In some cases it’s difficult to tell who’s who on a ship because there are so many people wearing stripes. (Note: Some cruise jobs may not actually wear stripes but their job has a stripe equivalent in the case of the Cruise Director.)
Cruise Ship Chain of Command
Each cruise line has a slightly different organizational chart when it comes to the chain of command. Yet, most cruise lines follow the same chain of command protocol.
Click here for a simple diagram of cruise ship organizational hierarchy.

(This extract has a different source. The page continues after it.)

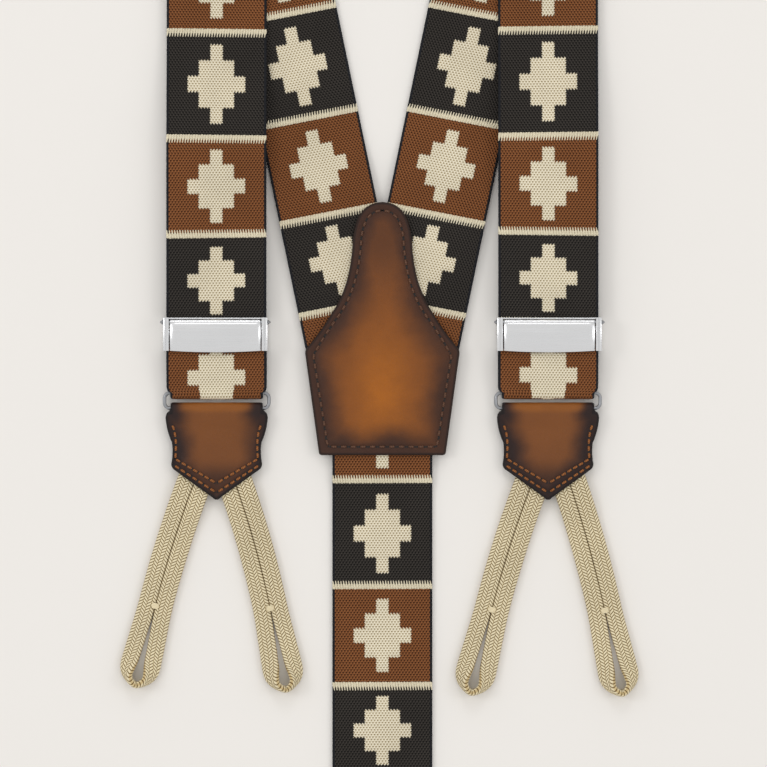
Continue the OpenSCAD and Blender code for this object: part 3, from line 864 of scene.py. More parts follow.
@dataclass
class ShoulderStrap:
    """One shoulder strap: back leg, two flat folds, front, ring turn and the ply behind."""

    side: Side
    cloth: bpy.types.Material
    seam: bpy.types.Material
    lift: float = 0.0
    lean: float = 11.75
    shoulder_y: float = 440.0
    apex_y: float = -31.2
    fold_r: float = 1.3
    run_top: float = 80.0
    tail_from: float = 6.42
    rear_bar_y: float = 20.4
    turn_r: float = 1.6

    def __post_init__(self) -> None:
        """Works out the strip's stations."""
        lean, crease = math.radians(self.lean), math.radians((90 + self.lean) / 2)
        self.crease = crease
        self.shift = math.pi * self.fold_r
        self.fold_x = -(self.shoulder_y - self.apex_y) * math.tan(lean)
        self.leg_len = (self.shoulder_y - self.apex_y) / math.cos(lean)
        shift_x = self.shift * (math.cos(math.pi / 4) - math.sin(crease))
        shift_y = self.shift * (math.sin(math.pi / 4) + math.cos(crease))
        self.corner = self.leg_len - FRONT_X - self.fold_x - shift_x
        self.strip_top = self.corner + self.shoulder_y + shift_y
        front = [self.strip_top - y - self.lift for y in (123.3, 86.0, 51.7, 20.1)]
        along = [24.6, 59.6, 92.4, 126.7, 163.9, *front, front[-1] + 36.0, front[-1] + 141.0]
        lines = [-1, 0, 1, 2, 3, 22, 23, 24, 25, 26, 29]
        self.webbing = Webbing(Figure(along, lines), across=-self.side.value)

    def rolled(self, q: Array, w: Array) -> tuple[Array, Array]:
        """Bends a strip point upwards round a crease at q = 0."""
        r, turn = self.fold_r, np.clip(q, 0, self.shift) / self.fold_r
        flat = np.where(q < 0, q, np.where(q < self.shift, (r - w) * np.sin(turn), self.shift - q))
        up = np.where(q < 0, w, np.where(q < self.shift, r - (r - w) * np.cos(turn), 2 * r - w))
        return flat, up

    def over_shoulder(self, u: Array, v: Array, w: Array) -> Array:
        """Point of the leg, folds or front strap.

        Args:
            u: Distance across the strap.
            v: Distance along the strip from the legs' apex.
            w: Height above the strap's middle.

        Returns:
            Points in millimetres.
        """
        half = math.cos(math.pi / 4)
        q, s = (u + v - self.corner) * half, (v - self.corner - u) * half
        flat, up = self.rolled(q, -w)
        x, y, z, far = (flat - s) * half, self.corner + (flat + s) * half, -up, q >= 0
        lean = math.radians(self.lean)
        x, y = (x * math.cos(lean) - y * math.sin(lean) - self.fold_x,
                x * math.sin(lean) + y * math.cos(lean) + self.apex_y - self.shoulder_y)
        c, n = math.cos(self.crease), math.sin(self.crease)
        q, s = y * c - x * n, x * c + y * n
        flat, up = self.rolled(q, z)
        flat = np.where(far, self.shift - q, flat)
        up = np.where(far, 2 * self.fold_r - z, up)
        x = self.fold_x + s * c - flat * n
        y = self.shoulder_y + s * n + flat * c
        front_z = ON_FLOOR + 4 * self.fold_r
        here = self.strip_top - v
        front = (IN_ADJUSTER + (OVER_LEG - IN_ADJUSTER) * smooth(self.run_top, self.run_top + 50, here)
                 + (front_z - OVER_LEG) * smooth(360.0, 410.5, here) - front_z)
        lift = np.where(v > self.corner, front, (ON_BACKING - ON_FLOOR) * (1 - smooth(100.0, 118.0, v)))
        x = np.where(v < 120.0, np.minimum(x, -0.02), x)
        return np.stack([x * -self.side.value, y, ON_FLOOR + up + lift], -1)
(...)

On cruise ships, you are expected to follow the chain of command whenever you have a complaint or concern. Always speak to your immediate supervisor first and allow them to make an effort to solve the issue. At no time should you jump the chain of command and proceed directly to the Captain.
When the Chain of Command Breaks Down
There may be times when you feel that your immediate supervisor has not dealt with the issue at hand. Or, possibly your immediate supervisor is the issue. If that’s the case, you take it one step up the chain of command and speak with the next in line.
Most cruise ships also have a Human Resources Manager onboard. This person is onboard for situations that you feel that can’t be resolved within your own department and also for situations that you feel are sensitive or personal. Feel free to speak this onboard HR manager.
All in all, working onboard a cruise ship can take a bit of getting used to, with its overly structured environment. But, once you experience it, you appreciate it. You know exactly what you can and cannot do. You know what your responsibilities are. You know who you need to report to. This military style is not for everyone, but many crewmembers and officers careers thrive in this environment.